Despoiling the environment is one thing; stealing quite another. Dr Keizer's team left an envelope hanging out of a postbox; the stamped and addressed envelope had a window through which could clearly be seen a five-euro note. How would passers-by, or those posting a letter, react when they saw it? The vast majority (87 per cent) either left it alone, or pushed it into the postbox. Only 13 per cent took it away (this was regarded as stealing).
But roughing up the environment had a dramatic effect. When the postbox was tagged with graffiti, 27 per cent of people stole the letter. When the postbox was surrounded by rubbish (but not graffitied), 25 per cent pocketed the cash.
The academics, who reported their startling results last month in Science, suggest that disorder does indeed beget disorder; when one social or legal norm is obviously violated, we are tempted to loosen our grip on others. Or, as Dr Keizer writes in the more precise language of psychology: “The most likely interpretation of these results is... that one disorder (graffiti or littering) actually fostered a new disorder (stealing) by weakening the goal of acting appropriately... The mere presence of graffiti more than doubled the number of people littering and stealing.”
Exactly why our capacity to act honourably melts away in nasty settings is a mystery. Dr Keizer speculates that, when the instinct to act appropriately is pushed to one side, competing instincts - such as to do what feels good or to give in to greed - take over. If we can see that bad behaviour has gone unpunished, perhaps we feel that our own lapses will go uncensured.
Whatever the reason, the implications for policy are clear.Slapdashery in the environment breeds slapdashery in behaviour, and small transgressions can lead to bigger ones. A community left in squalor will, we can speculate, eventually see its social norms dramatically lowered.
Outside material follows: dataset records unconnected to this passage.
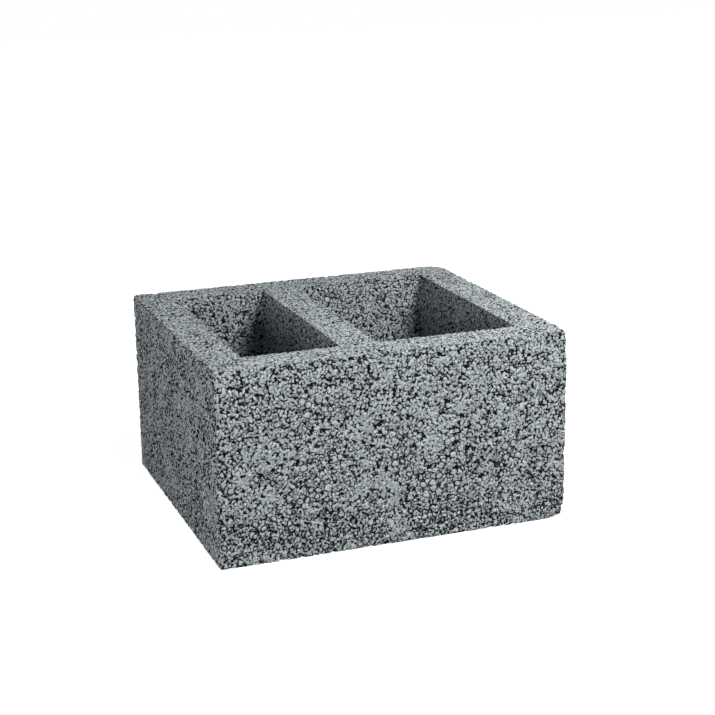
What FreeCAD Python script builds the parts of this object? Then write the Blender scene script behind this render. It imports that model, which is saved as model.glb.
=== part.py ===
# Two-duct ventilation block: one piece of pressed lightweight aggregate concrete, standing with its
# ducts upright. Outer walls and web are equally thick; the left duct is the narrow branch duct, the
# right duct is the wide main duct. Millimetres, +Z up, +X along the length, origin at the centre of
# the bottom bed.
import FreeCAD, Part
import math
import os

import Sketcher

NODE = "ventilation_block"

# Driving dimensions in millimetres, each with the words shown beside it in the sheet.
DIMENSIONS = [
    ("wall", 40.0, "thickness of the outer walls and of the web"),
    ("branch_duct_width", 100.0, "clear width of the left duct"),
    ("main_duct_width", 150.0, "clear width of the right duct"),
    ("duct_depth", 250.0, "clear depth of both ducts, front to back"),
    ("block_height", 200.0, "height from bed to bed"),
    ("arris_radius", 4.0, "rounding of the four upright outer edges"),
    ("duct_corner_radius", 3.0, "rounding of the upright corners in the ducts"),
]

# Sizes that follow from the ones above.
DERIVED = [
    ("block_length", "=3 * wall + branch_duct_width + main_duct_width", "length of the block"),
    ("block_depth", "=2 * wall + duct_depth", "depth of the block, front to back"),
]

# How near two places must be to count as one, in millimetres, and two volumes as a share.
SAME_PLACE = 0.001
SAME_VOLUME = 0.000001


def fill_sheet(doc):
    """The spreadsheet that drives every size of the block."""
    sheet = doc.addObject("Spreadsheet::Sheet", "sizes")
    for row, (alias, value, words) in enumerate(DIMENSIONS + DERIVED, start=1):
        sheet.set(f"A{row}", words)
        sheet.set(f"B{row}", str(value))
        sheet.setAlias(f"B{row}", alias)
    doc.recompute()
    return sheet


def origin_plane(body, role):
    """One of the body's own base planes, found by its role."""
    return next(plane for plane in body.Origin.OriginFeatures if plane.Role == role)


def rectangle_sketch(body, name, left, front, width, depth):
    """A rectangle on the bottom bed; the four arguments are expressions in the sheet's aliases."""
    sketch = body.newObject("Sketcher::SketchObject", name)
    sketch.AttachmentSupport = [(origin_plane(body, "XY_Plane"), "")]
    sketch.MapMode = "FlatFace"
    corners = [(0, 0), (1, 0), (1, 1), (0, 1)]
    for here, after in zip(corners, corners[1:] + corners[:1]):
        start = FreeCAD.Vector(here[0], here[1], 0)
        end = FreeCAD.Vector(after[0], after[1], 0)
        sketch.addGeometry(Part.LineSegment(start, end))
    bottom, right, top, left_side = range(4)
    for line, following in ((bottom, right), (right, top), (top, left_side), (left_side, bottom)):
        sketch.addConstraint(Sketcher.Constraint("Coincident", line, 2, following, 1))
    for line in (bottom, top):
        sketch.addConstraint(Sketcher.Constraint("Horizontal", line))
    for line in (right, left_side):
        sketch.addConstraint(Sketcher.Constraint("Vertical", line))
    sizes = [
        (Sketcher.Constraint("DistanceX", bottom, 1, bottom, 2, 1.0), width),
        (Sketcher.Constraint("DistanceY", right, 1, right, 2, 1.0), depth),
        (Sketcher.Constraint("DistanceX", -1, 1, bottom, 1, 0.0), left),
        (Sketcher.Constraint("DistanceY", -1, 1, bottom, 1, 0.0), front),
    ]
    for constraint, expression in sizes:
        index = sketch.addConstraint(constraint)
        sketch.setExpression(f"Constraints[{index}]", expression)
    return sketch


def upright_edges(shape, xs, ys):
    """Names of the upright edges that stand at the given x and y places."""
    names = []
    for number, edge in enumerate(shape.Edges, start=1):
        start, end = edge.Vertexes[0].Point, edge.Vertexes[-1].Point
        upright = abs(start.x - end.x) < SAME_PLACE and abs(start.y - end.y) < SAME_PLACE
        at_x = min(abs(start.x - x) for x in xs) < SAME_PLACE
        at_y = min(abs(start.y - y) for y in ys) < SAME_PLACE
        if upright and at_x and at_y:
            names.append(f"Edge{number}")
    return names


def round_corners(body, name, base, edges, radius):
    """A fillet whose radius is an expression."""
    fillet = body.newObject("PartDesign::Fillet", name)
    fillet.Base = (base, edges)
    fillet.setExpression("Radius", radius)
    body.Document.recompute()
    return fillet


def build_block(doc, sheet):
    """The casting: an outer rectangle raised to its height, with two ducts cut right through it."""
    body = doc.addObject("PartDesign::Body", "block")
    body.Label = NODE

    outline = rectangle_sketch(
        body, "outline",
        "-sizes.block_length / 2", "-sizes.block_depth / 2",
        "sizes.block_length", "sizes.block_depth")
    casting = body.newObject("PartDesign::Pad", "casting")
    casting.Profile = outline
    casting.setExpression("Length", "sizes.block_height")
    doc.recompute()

    duct_front = "-sizes.duct_depth / 2"
    branch_left = "-sizes.block_length / 2 + sizes.wall"
    main_left = f"{branch_left} + sizes.branch_duct_width + sizes.wall"
    ducts = [
        ("branch_duct", branch_left, "sizes.branch_duct_width"),
        ("main_duct", main_left, "sizes.main_duct_width"),
    ]
    solid = casting
    for name, left, width in ducts:
        mouth = rectangle_sketch(body, f"{name}_mouth", left, duct_front, width, "sizes.duct_depth")
        duct = body.newObject("PartDesign::Pocket", name)
        duct.Profile = mouth
        duct.Type = "ThroughAll"
        duct.Reversed = True
        doc.recompute()
        solid = duct

    half_length = sheet.block_length / 2
    half_depth = sheet.block_depth / 2
    outer = upright_edges(solid.Shape, [-half_length, half_length], [-half_depth, half_depth])
    rounded = round_corners(body, "arrises", solid, outer, "sizes.arris_radius")

    branch_x = -half_length + sheet.wall
    main_x = branch_x + sheet.branch_duct_width + sheet.wall
    duct_xs = [branch_x, branch_x + sheet.branch_duct_width, main_x, main_x + sheet.main_duct_width]
    half_duct = sheet.duct_depth / 2
    inner = upright_edges(rounded.Shape, duct_xs, [-half_duct, half_duct])
    body.Tip = round_corners(body, "duct_corners", rounded, inner, "sizes.duct_corner_radius")
    doc.recompute()
    return body


def expected_volume(sheet):
    """Outline less the two ducts, each with its corners rounded, times the height."""
    corner_loss = 4 - math.pi
    outline = sheet.block_length * sheet.block_depth - corner_loss * sheet.arris_radius ** 2
    mouths = (sheet.branch_duct_width + sheet.main_duct_width) * sheet.duct_depth
    mouths -= 2 * corner_loss * sheet.duct_corner_radius ** 2
    return (outline - mouths) * sheet.block_height


def check_document(doc, body, sheet):
    """Stops on a failed feature, an invalid solid or a volume that isn't the block's."""
    for thing in doc.Objects:
        if "Invalid" in thing.State or "Error" in thing.State:
            raise RuntimeError(f"{thing.Name} failed: {thing.State}")
    shape = body.Shape
    if shape.isNull() or not shape.isValid() or len(shape.Solids) != 1:
        raise RuntimeError("the block is not one valid solid")
    if abs(shape.Volume / expected_volume(sheet) - 1) > SAME_VOLUME:
        raise RuntimeError(f"the block's volume is {shape.Volume:.0f} cubic millimetres")


doc = FreeCAD.newDocument("ventilation_block")
sheet = fill_sheet(doc)
block = build_block(doc, sheet)
check_document(doc, block, sheet)
os.makedirs("parts", exist_ok=True)
block.Shape.exportStep(f"parts/{block.Label}.step")
box = block.Shape.BoundBox
print(f"{block.Label}: {box.XLength:.1f} x {box.YLength:.1f} x {box.ZLength:.1f} mm,"
      f" {block.Shape.Volume / 1e9:.5f} cubic metres")
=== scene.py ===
import math

import bmesh
import bpy
import numpy as np
from mathutils import Matrix, Vector


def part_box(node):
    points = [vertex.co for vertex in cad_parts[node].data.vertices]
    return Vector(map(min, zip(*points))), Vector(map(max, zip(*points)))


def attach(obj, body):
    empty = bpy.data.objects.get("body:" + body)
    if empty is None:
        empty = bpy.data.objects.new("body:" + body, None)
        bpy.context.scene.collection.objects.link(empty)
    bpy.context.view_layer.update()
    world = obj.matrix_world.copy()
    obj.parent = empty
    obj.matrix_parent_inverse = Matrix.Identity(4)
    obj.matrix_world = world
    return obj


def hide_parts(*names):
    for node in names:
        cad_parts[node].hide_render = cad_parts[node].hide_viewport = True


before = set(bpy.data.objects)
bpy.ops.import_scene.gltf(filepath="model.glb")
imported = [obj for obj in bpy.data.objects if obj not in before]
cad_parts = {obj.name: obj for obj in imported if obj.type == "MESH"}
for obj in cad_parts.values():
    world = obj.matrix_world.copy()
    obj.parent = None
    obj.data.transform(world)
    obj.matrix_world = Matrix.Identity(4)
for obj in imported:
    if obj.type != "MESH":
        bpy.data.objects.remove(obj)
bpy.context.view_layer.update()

# The casting: one block of lightweight concrete, pressed in a steel mould from round clay pellets
# that a thin coat of cement sticks together. It is one closed mesh, as it is one piece; the mesh
# carries the larger pellets and gaps, and bump carries what is finer than its grain.

NODE = "ventilation_block"
WALL = 0.040
BRANCH_DUCT = 0.100
MAIN_DUCT = 0.150
GRAIN = 0.00267

low, high = (Vector(corner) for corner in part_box(NODE))
duct_front = low.y + WALL
duct_back = high.y - WALL
branch_left = low.x + WALL
branch_right = branch_left + BRANCH_DUCT
main_left = branch_right + WALL
main_right = main_left + MAIN_DUCT

ARRIS_SOFTNESS = 0.0020
ARRIS_ROUNDING = 0.0016

# Knocks that the block took in handling: the place in block lengths, depths and heights from the
# front bottom left corner, then how deep and how wide the break is.
KNOCKS = [
    ((1.00, 0.00, 0.00), 0.0038, 0.012),
    ((1.00, 0.00, 1.00), 0.0022, 0.009),
    ((1.00, 0.00, 0.90), 0.0018, 0.007),
    ((1.00, 1.00, 1.00), 0.0024, 0.010),
    ((0.00, 0.34, 1.00), 0.0016, 0.006),
    ((0.26, 0.00, 1.00), 0.0014, 0.012),
    ((0.125, 0.88, 0.985), 0.0035, 0.005),
    ((0.145, 0.88, 0.985), 0.0035, 0.005),
]


def between(t, start, end, softness):
    """1 between two mould planes and 0 outside them, with its slope; both change softly."""
    rise = np.tanh((t - start) / softness)
    fall = np.tanh((t - end) / softness)
    return (rise - fall) / 2, (fall ** 2 - rise ** 2) / (2 * softness)


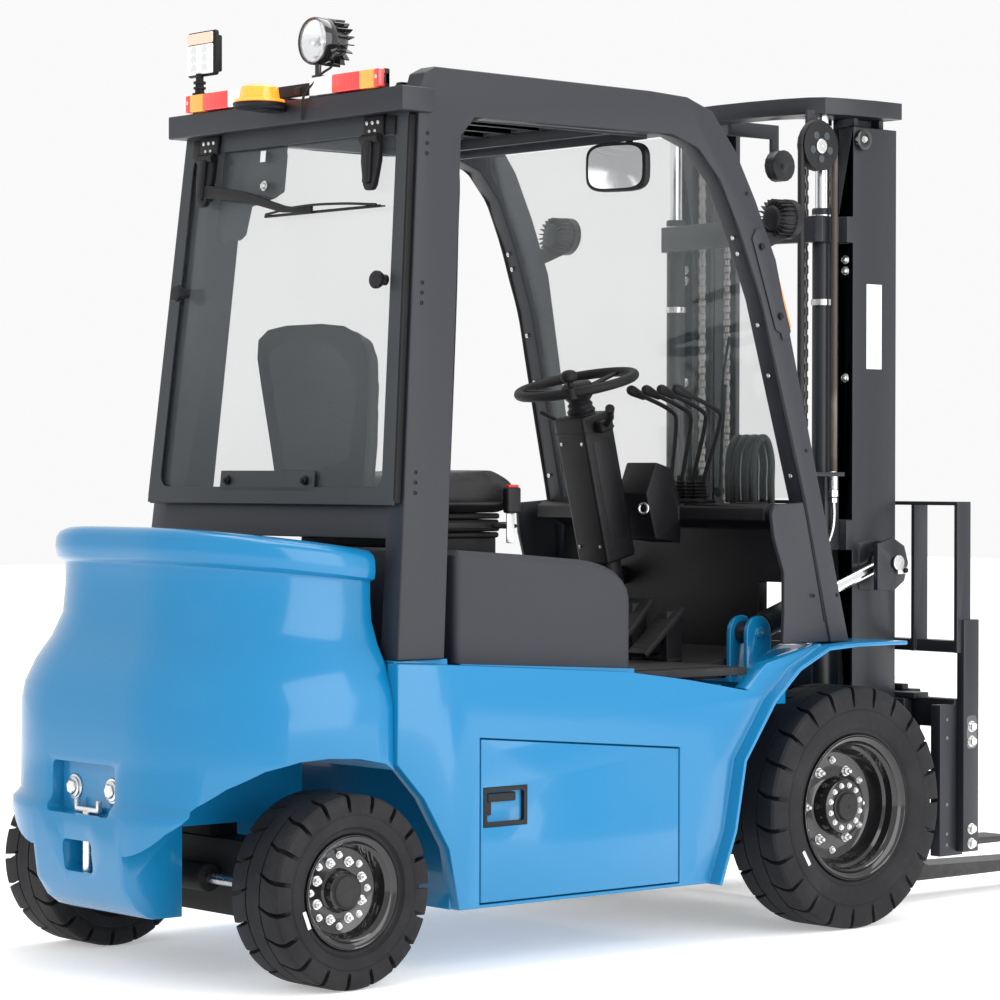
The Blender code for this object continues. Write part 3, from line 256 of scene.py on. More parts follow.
def body_of(node):
    return next(body for body, nodes in frame["record"]["behaviour"]["bodies"].items() if node in nodes)


def slot_of(node):
    return next(row["material_slot"] for row in frame["record"]["subparts"] if row["node"] == node)


def twins(name):
    """The node of this name, or its right and left twins where the name ends in an underscore."""
    return [name + side for side in SIDES] if name.endswith("_") else [name]


def dressed(node, finish, width=0.0015, segments=2, name=None):
    """A merged copy of a CAD node with rounded edges, which stands for it."""
    piece = linked(node + "_shell", frame["nodes"][node].data.copy())
    edit(
        piece,
        (bpy.ops.mesh.remove_doubles, {"threshold": WELD}),
        (bpy.ops.mesh.dissolve_limited, {"angle_limit": FLAT}),
    )
    if width:
        rounded(piece, width, segments)
    return finished(piece, name or node + "_shell", finish, body_of(node), slot_of(node), node)


def bolt(size, thick=0.6, washer=1.35, stud=0.0):
    """A hex head on its washer, with a chamfered top, about +Z from the ground it sits on."""
    bpy.ops.object.select_all(action="DESELECT")
    bpy.ops.mesh.primitive_cylinder_add(vertices=6, radius=size, depth=thick * size,
                                        location=(0, 0, 0.15 * size + thick * size / 2))
    head = bpy.context.object
    bpy.ops.object.transform_apply()
    edit(head, (bpy.ops.mesh.bevel, {"offset": 0.12 * size, "segments": 1, "affect": "EDGES"}))
    parts = [head]
    if washer:
        parts.append(spun([(0, 0), (0, washer * size), (0.10 * size, washer * size),
                           (0.17 * size, washer * size * 0.95), (0.17 * size, 0)], HOME, steps=18))
    if stud:
        top = thick * size + 0.15 * size
        parts.append(spun([(top * 0.9, 0), (top * 0.9, size * 0.5), (top + stud * 0.85, size * 0.5),
                           (top + stud, size * 0.38), (top + stud, 0)], HOME, steps=12))
    return joined(*parts)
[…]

If you are so inclined, you can summon supporting evidence. Remember the media portraits of Dewsbury Moor, the unhappy setting for the abduction of the schoolgirl Shannon Matthews? This was no Yorkshire idyll: journalists found sink estates peopled by the unemployed and single mothers, where children are raised by a shifting cast of stepfathers against a lapping tide of low-level lawlessness. The missing girl was found to have vanished at the hands of her own mother, who hoped to collect a reward.
Andrew Norfolk wrote of the place, for this paper, as “a bleak mix of pebbledash council blocks and neglected wasteland... one's attention is all too easily distracted by the rubbish-strewn gardens, the smashed windows, the discarded broken toys”.
Perhaps we shouldn't underestimate the power of a garden rake and a good glazier.